Farley was a native of Sexton, Iowa, the son of Frank and Jennie Farley, who later moved to a farm outside of Elmore, Minnesota. He made his way to Amarillo in 1923. He was noted for his role in the professional wrestling business, particularly working with Dory Funk and the Luxembourg born Dutch Mantel.

==Geography==
The CDP has a total area of 1.6 sqmi, all land.

==Education==
The central part of the Boys Ranch CDP is within the Boys Ranch Independent School District, containing Boys Ranch High School, Mimi Farley Elementary School, and Blakemore Middle School.

The outer edges of the CDP are within the Channing Independent School District.

==Climate==
According to the Köppen Climate Classification system, Boys Ranch has a semi-arid climate, abbreviated "BSk" on climate maps.

==Demographics==

Boys Ranch first appeared as a census designated place in the 2010 U.S. census.

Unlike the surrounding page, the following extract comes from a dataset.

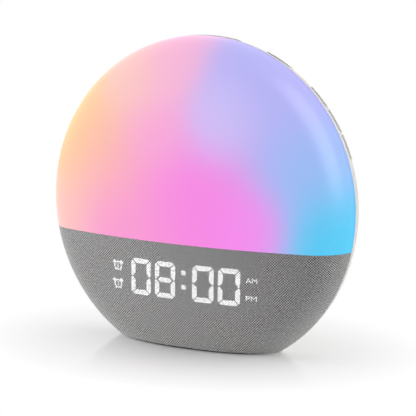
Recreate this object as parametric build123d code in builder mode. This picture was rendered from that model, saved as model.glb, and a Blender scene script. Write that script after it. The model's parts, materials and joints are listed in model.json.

Boys Ranch CDP, Texas – Racial and ethnic composition Note: the US Census treats Hispanic/Latino as an ethnic category. This table excludes Latinos from the racial categories and assigns them to a separate category. Hispanics/Latinos may be of any race.
| Race / Ethnicity (NH = Non-Hispanic) | Pop 2010 | Pop 2020 | % 2010 | % 2020 |
|---|---|---|---|---|
| White alone (NH) | 229 | 108 | 81.21% | 62.43% |
| Black or African American alone (NH) | 17 | 24 | 6.03% | 13.87% |
| Native American or Alaska Native alone (NH) | 5 | 0 | 1.77% | 0.00% |
| Asian alone (NH) | 0 | 1 | 0.00% | 0.58% |
| Native Hawaiian or Pacific Islander alone (NH) | 0 | 0 | 0.00% | 0.00% |
| Other race alone (NH) | 0 | 0 | 0.00% | 0.00% |
| Mixed race or Multiracial (NH) | 1 | 7 | 0.35% | 4.05% |
| Hispanic or Latino (any race) | 30 | 33 | 10.64% | 19.08% |
| Total | 282 | 173 | 100.00% | 100.00% |

Historical population
| Census | Pop. | Note | %± |
| 2010 | 282 |  | — |
| 2020 | 173 |  | −38.7% |
U.S. Decennial Census 2010 2020

===2020 census===
As of the 2020 census, there are 173 people living in Boys Ranch. The racial makeup of the city was 68.05% Non-Hispanic White, 14.79% Non-Hispanic Black, 0.59% Asian, 9.47% some other race, and 7.1% two or more races.